Build resilience with credential management
When a credential is presented to Azure AD in a token request, there are multiple dependencies that must be available for validation. The first authentication factor relies on Azure AD authentication, and in some cases on on-premises infrastructure. For more information on hybrid authentication architectures, see Build resilience in your hybrid infrastructure.
If you implement a second factor, the dependencies for the second factor are added to the dependencies for the first. For example, if your first factor is via PTA, and your second factor is SMS, your dependencies are:
Azure AD authentication services
Azure MFA service
The user’s device (not pictured)
Your credential strategy should consider the dependencies of each authentication type, and provision methods that avoid a single point of failure.
Because authentication methods have different dependencies, it’s a good idea to enable users to register for as many second-factor options as possible. Be sure to include second factors with different dependencies if possible. For example, Voice call and SMS as second factors share the same dependencies, so having them as the only options does not mitigate risk.

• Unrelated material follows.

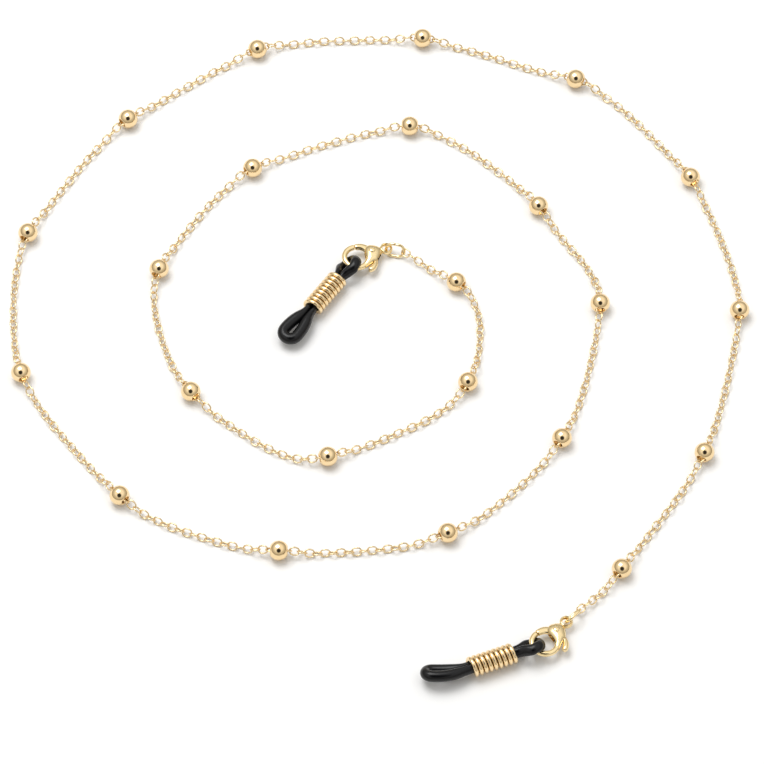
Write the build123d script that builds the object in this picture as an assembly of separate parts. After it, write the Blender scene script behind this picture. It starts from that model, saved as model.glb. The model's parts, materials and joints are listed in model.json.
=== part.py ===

The most resilient credential strategy is to use passwordless authentication. Windows Hello for Business and FIDO 2.0 security keys have fewer dependencies than strong authentication with two separate factors. The Microsoft Authenticator app, Windows Hello for Business and Fido 2.0 security keys are the most secure.
For second factors, the Microsoft Authenticator app or other authenticator apps using time-based one time passcode (TOTP) or OATH hardware tokens have the fewest dependencies, and are therefore more resilient.
How do multiple credentials help resilience?
Provisioning multiple credential types gives users options that accommodate their preferences and environmental constraints. As a result, interactive authentication where users are prompted for Multi-factor authentication will be more resilient to specific dependencies being unavailable at the time of the request. You can optimize reauthentication prompts for Multi-factor authentication.
In addition to individual user resiliency described above, enterprises should plan contingencies for large-scale disruptions such as operational errors that introduce a misconfiguration, a natural disaster, or an enterprise-wide resource outage to an on-premises federation service (especially when used for Multi-factor authentication).
How do I implement resilient credentials?
Deploy Passwordless credentials such as Windows Hello for Business, Phone Authentication, and FIDO2 security keys to reduce dependencies.
Deploy the Microsoft Authenticator App as a second factor.
Turn on password hash synchronization for hybrid accounts that are synchronized from Windows Server Active Directory. This option can be enabled alongside federation services such as AD FS and provides a fall back in case the federation service fails.
Analyze usage of Multi-factor authentication methods to improve users’ experience.